[TO BE DONE] What is to be transcribed is the run of lines opening with the one that has "Write part 2" and closing with the one that has "return front_bottom(index) +", and only that run, exactly.

[RAW DATA]

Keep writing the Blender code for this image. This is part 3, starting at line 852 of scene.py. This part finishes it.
...
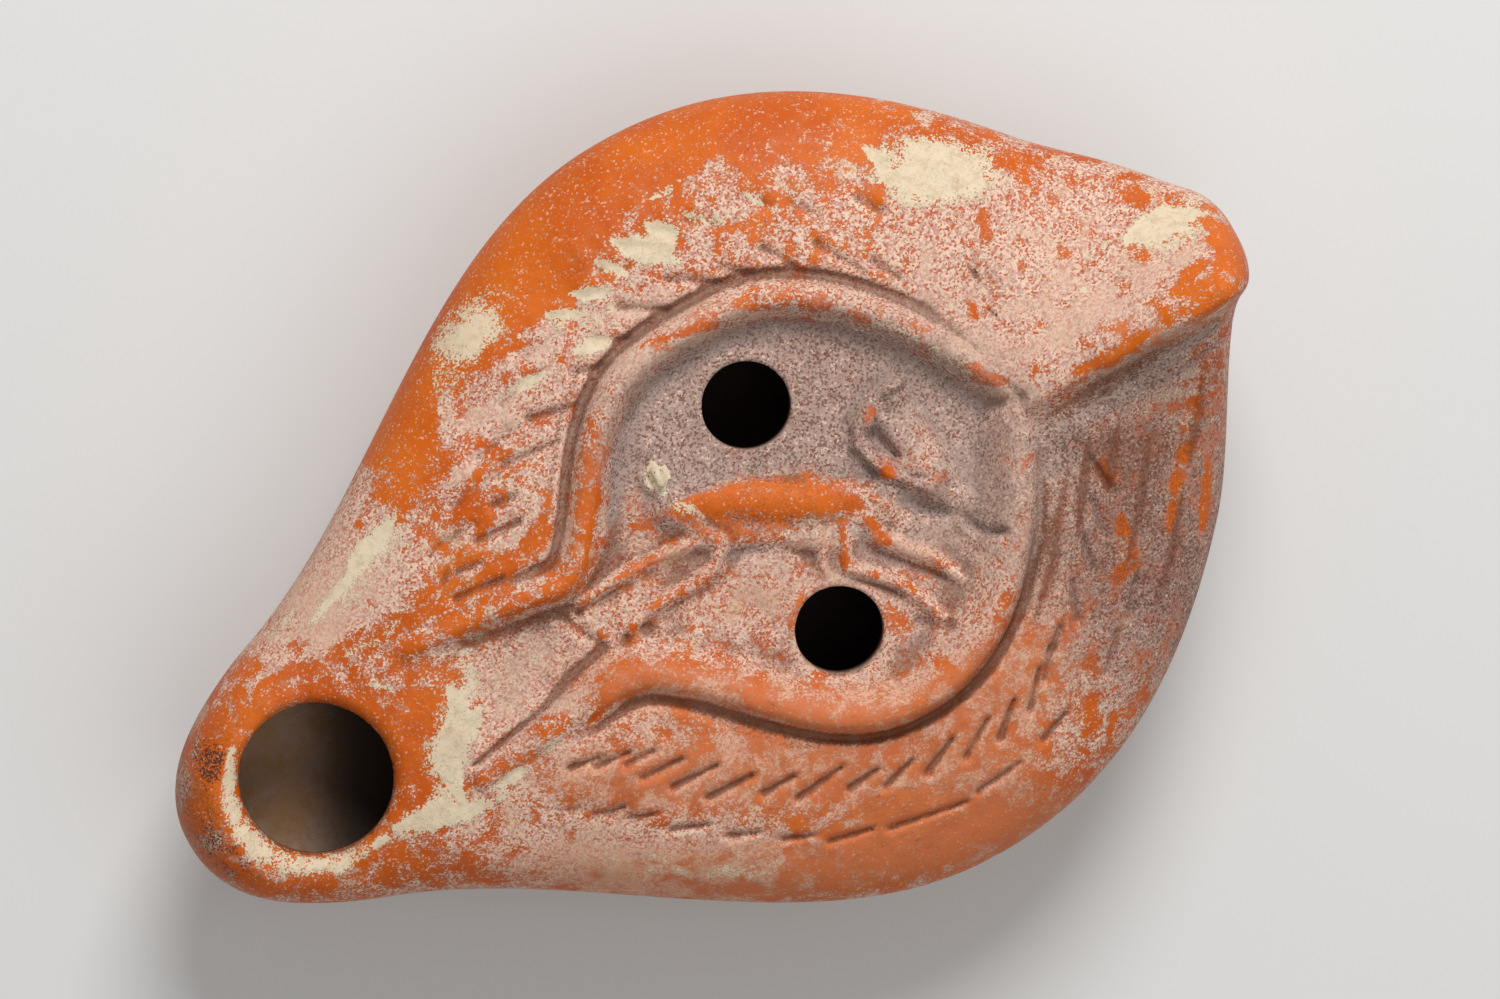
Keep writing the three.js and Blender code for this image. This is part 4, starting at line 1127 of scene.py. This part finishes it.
--
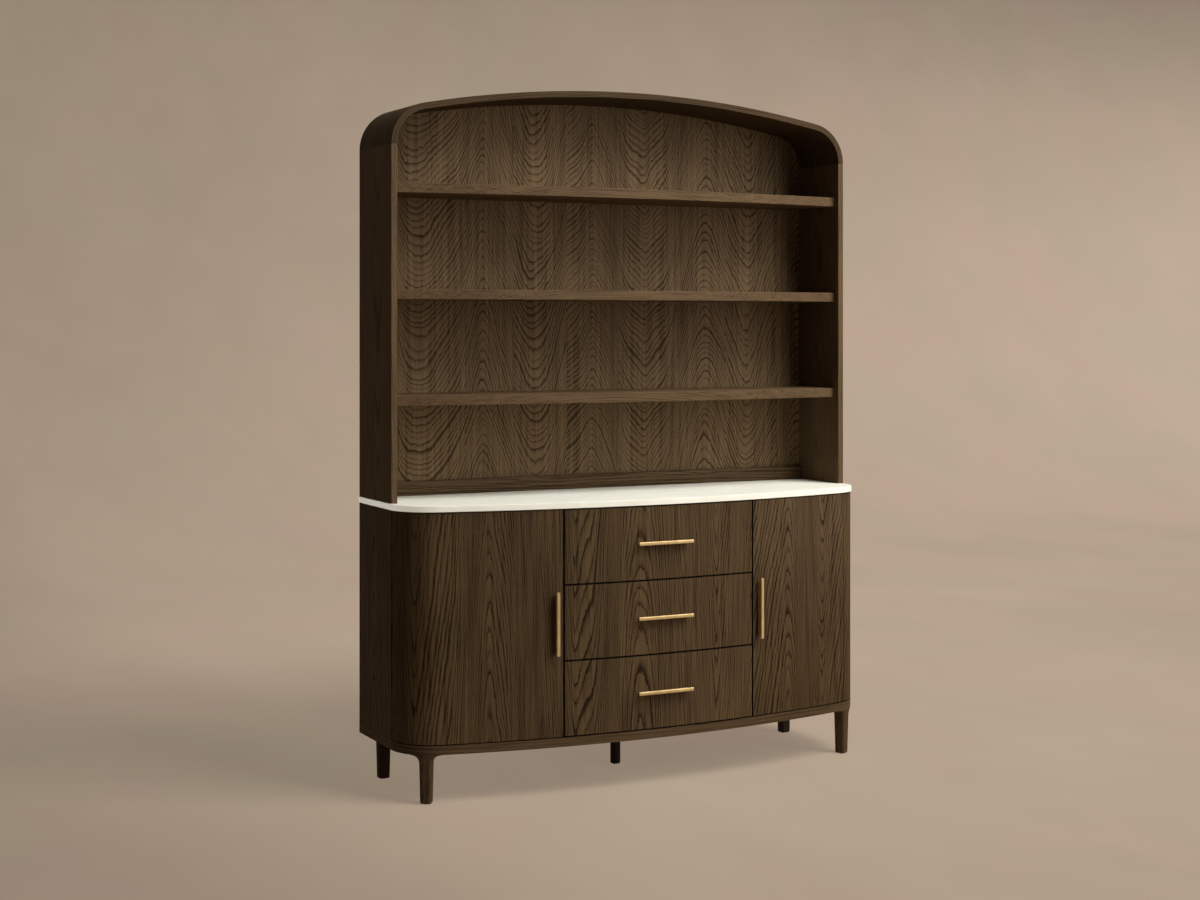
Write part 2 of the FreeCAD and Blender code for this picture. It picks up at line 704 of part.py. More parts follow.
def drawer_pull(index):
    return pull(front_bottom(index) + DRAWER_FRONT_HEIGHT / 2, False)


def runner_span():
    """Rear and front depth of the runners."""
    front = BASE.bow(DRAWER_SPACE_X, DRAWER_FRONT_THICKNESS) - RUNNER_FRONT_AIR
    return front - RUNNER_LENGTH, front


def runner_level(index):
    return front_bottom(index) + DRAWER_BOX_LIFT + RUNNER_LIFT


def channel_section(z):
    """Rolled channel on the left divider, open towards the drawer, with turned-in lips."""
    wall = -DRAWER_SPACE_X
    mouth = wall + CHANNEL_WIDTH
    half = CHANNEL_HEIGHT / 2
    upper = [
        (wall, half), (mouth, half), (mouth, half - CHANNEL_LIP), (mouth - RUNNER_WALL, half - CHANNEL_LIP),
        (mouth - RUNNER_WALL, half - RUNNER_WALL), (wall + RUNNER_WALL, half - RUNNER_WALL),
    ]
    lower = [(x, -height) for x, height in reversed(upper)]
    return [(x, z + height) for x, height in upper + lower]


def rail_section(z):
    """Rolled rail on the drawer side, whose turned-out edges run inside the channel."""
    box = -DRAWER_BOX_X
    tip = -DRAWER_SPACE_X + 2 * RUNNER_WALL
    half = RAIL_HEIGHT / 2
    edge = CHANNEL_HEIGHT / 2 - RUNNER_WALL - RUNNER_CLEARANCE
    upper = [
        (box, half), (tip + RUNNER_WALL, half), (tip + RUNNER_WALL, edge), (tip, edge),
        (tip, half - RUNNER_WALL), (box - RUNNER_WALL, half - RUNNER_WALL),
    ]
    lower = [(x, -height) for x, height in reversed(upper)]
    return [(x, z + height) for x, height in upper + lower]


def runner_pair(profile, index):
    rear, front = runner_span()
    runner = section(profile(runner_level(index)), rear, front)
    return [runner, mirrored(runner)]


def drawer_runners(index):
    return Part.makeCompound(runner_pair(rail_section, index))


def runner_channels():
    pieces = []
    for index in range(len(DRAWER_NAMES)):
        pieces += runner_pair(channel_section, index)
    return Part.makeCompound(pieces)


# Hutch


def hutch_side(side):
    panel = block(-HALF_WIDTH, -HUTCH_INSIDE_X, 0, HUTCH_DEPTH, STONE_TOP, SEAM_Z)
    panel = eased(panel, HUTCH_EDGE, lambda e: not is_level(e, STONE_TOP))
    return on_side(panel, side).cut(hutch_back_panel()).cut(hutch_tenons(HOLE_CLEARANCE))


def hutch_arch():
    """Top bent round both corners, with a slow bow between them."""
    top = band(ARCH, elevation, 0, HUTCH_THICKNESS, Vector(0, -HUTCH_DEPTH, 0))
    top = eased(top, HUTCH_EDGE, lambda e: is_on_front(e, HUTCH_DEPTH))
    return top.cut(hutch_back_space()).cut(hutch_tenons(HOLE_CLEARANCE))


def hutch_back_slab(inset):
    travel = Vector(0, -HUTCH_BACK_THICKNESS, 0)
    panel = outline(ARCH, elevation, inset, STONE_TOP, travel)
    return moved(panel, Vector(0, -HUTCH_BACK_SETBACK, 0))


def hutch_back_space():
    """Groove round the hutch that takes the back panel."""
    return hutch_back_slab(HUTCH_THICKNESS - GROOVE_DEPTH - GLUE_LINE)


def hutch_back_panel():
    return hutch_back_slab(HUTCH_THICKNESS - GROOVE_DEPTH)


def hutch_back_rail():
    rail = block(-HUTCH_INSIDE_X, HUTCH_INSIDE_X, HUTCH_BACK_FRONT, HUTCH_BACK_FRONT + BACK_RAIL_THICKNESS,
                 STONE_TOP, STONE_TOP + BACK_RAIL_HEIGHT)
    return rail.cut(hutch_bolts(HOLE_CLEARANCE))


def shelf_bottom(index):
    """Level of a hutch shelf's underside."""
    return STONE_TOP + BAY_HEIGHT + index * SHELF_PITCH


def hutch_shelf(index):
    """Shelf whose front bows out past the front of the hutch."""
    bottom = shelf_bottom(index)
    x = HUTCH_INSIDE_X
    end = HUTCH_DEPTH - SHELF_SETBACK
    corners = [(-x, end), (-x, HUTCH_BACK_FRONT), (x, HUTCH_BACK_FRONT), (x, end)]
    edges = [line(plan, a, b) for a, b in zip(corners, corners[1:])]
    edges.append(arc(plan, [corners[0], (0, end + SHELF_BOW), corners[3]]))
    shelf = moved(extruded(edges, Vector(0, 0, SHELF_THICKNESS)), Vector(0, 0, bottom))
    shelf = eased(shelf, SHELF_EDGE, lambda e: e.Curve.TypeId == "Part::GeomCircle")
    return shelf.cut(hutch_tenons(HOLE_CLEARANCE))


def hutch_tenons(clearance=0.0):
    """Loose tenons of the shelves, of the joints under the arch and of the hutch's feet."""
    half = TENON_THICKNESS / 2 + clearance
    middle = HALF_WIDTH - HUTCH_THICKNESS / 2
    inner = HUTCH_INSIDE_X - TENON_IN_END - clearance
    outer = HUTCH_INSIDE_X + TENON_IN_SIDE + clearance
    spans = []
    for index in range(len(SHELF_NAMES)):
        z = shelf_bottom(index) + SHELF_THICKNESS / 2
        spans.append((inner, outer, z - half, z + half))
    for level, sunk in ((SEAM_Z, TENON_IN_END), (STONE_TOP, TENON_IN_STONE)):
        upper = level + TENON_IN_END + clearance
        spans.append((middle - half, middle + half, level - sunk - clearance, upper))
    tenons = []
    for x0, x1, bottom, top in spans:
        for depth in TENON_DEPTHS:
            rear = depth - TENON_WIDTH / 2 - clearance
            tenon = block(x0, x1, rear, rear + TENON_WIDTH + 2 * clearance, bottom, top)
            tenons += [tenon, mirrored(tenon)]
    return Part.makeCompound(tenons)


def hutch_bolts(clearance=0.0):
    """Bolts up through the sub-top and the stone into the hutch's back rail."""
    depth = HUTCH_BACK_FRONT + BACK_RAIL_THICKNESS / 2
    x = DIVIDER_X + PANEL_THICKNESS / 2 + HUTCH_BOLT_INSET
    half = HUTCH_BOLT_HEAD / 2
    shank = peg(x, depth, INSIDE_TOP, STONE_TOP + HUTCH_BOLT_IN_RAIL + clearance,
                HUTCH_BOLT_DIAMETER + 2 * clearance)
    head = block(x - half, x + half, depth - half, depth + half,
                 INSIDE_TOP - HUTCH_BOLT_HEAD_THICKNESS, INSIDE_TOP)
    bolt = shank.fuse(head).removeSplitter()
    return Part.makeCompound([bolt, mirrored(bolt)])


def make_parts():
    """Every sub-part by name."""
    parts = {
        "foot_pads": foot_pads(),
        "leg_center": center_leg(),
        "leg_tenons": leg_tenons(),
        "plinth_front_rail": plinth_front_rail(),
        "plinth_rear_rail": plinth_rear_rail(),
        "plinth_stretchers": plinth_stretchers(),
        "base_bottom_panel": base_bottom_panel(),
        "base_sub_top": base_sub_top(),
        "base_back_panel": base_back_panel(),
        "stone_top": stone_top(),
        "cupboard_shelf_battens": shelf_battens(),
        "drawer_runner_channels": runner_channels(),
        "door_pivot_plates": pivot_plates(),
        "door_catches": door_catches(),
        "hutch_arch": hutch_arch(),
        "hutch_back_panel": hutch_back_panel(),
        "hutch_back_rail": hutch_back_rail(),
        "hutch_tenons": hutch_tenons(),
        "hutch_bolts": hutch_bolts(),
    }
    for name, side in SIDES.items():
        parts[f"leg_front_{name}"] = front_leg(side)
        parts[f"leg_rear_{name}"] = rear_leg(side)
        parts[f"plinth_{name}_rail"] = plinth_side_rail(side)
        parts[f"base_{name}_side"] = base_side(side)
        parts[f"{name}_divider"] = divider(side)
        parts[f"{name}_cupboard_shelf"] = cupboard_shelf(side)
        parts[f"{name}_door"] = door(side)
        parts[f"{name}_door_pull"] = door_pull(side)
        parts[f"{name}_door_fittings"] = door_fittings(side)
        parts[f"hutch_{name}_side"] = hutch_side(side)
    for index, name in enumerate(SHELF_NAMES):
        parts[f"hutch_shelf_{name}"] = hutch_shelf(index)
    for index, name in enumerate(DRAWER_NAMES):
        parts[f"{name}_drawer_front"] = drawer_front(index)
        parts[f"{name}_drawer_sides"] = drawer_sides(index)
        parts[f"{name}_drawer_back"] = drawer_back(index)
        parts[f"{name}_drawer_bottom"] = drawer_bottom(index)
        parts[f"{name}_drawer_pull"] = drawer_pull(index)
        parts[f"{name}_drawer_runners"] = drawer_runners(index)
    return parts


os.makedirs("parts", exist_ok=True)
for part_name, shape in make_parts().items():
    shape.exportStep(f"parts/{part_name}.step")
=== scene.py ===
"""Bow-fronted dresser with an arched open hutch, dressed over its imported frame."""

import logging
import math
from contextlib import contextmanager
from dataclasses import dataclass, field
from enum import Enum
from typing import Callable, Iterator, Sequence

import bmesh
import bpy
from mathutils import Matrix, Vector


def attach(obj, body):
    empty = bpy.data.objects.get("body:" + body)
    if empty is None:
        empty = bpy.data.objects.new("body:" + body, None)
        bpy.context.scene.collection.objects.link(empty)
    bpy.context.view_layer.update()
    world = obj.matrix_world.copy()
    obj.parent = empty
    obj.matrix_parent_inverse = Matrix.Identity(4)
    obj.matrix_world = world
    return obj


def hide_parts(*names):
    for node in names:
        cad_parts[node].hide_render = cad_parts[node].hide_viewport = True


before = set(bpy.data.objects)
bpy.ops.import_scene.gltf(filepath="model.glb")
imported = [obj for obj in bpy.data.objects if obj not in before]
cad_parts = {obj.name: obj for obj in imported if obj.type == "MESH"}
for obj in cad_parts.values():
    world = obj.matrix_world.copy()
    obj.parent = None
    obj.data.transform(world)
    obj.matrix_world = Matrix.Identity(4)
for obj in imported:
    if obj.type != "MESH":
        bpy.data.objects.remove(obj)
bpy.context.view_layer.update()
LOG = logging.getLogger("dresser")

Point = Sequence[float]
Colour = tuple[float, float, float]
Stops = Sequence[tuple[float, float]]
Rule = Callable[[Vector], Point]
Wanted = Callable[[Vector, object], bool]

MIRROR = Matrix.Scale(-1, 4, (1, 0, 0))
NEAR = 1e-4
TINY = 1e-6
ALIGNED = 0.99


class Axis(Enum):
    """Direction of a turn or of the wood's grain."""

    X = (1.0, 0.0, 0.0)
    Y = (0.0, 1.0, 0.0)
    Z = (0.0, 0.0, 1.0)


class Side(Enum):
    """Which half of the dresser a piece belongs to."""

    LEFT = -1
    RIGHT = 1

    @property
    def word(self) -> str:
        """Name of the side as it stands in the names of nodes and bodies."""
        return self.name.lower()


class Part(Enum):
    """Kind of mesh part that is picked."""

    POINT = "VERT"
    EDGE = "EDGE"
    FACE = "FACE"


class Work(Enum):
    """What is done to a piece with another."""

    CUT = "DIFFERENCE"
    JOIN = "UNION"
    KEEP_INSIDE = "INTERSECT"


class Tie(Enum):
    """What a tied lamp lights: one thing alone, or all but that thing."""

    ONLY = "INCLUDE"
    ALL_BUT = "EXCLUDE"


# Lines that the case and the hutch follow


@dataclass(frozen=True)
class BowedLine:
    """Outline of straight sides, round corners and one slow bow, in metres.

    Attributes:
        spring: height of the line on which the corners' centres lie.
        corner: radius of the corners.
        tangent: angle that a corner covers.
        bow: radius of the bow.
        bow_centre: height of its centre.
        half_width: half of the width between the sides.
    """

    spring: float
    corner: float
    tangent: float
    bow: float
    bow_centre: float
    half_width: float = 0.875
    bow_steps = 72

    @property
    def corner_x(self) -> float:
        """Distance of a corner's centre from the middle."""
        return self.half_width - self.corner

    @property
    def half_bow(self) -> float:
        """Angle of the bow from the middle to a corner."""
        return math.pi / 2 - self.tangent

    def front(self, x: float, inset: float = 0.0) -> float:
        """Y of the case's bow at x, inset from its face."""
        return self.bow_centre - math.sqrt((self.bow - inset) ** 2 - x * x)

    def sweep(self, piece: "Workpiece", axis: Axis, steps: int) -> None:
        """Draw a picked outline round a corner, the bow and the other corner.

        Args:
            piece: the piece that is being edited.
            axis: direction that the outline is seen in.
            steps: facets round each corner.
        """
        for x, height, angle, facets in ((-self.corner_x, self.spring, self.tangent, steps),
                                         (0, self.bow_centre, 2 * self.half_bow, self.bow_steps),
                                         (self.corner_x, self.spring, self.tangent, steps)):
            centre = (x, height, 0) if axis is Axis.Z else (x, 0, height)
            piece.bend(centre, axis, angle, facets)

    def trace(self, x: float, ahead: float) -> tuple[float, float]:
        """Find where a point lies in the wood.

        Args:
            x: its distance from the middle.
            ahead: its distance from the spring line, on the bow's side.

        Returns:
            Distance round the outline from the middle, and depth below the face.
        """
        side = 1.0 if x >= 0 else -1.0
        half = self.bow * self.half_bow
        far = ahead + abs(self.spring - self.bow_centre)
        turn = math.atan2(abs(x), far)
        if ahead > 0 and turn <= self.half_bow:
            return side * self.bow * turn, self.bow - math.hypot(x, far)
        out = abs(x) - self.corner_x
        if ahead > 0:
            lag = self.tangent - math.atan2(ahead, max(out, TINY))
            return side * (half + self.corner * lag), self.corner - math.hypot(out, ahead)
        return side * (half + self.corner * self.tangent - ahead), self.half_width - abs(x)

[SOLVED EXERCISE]
Write part 2 of the FreeCAD and Blender code for this picture. It picks up at line 704 of part.py. More parts follow.
def drawer_pull(index):
    return pull(front_bottom(index) + DRAWER_FRONT_HEIGHT / 2, False)


def runner_span():
    """Rear and front depth of the runners."""
    front = BASE.bow(DRAWER_SPACE_X, DRAWER_FRONT_THICKNESS) - RUNNER_FRONT_AIR
    return front - RUNNER_LENGTH, front


def runner_level(index):
    return front_bottom(index) + DRAWER_BOX_LIFT + RUNNER_LIFT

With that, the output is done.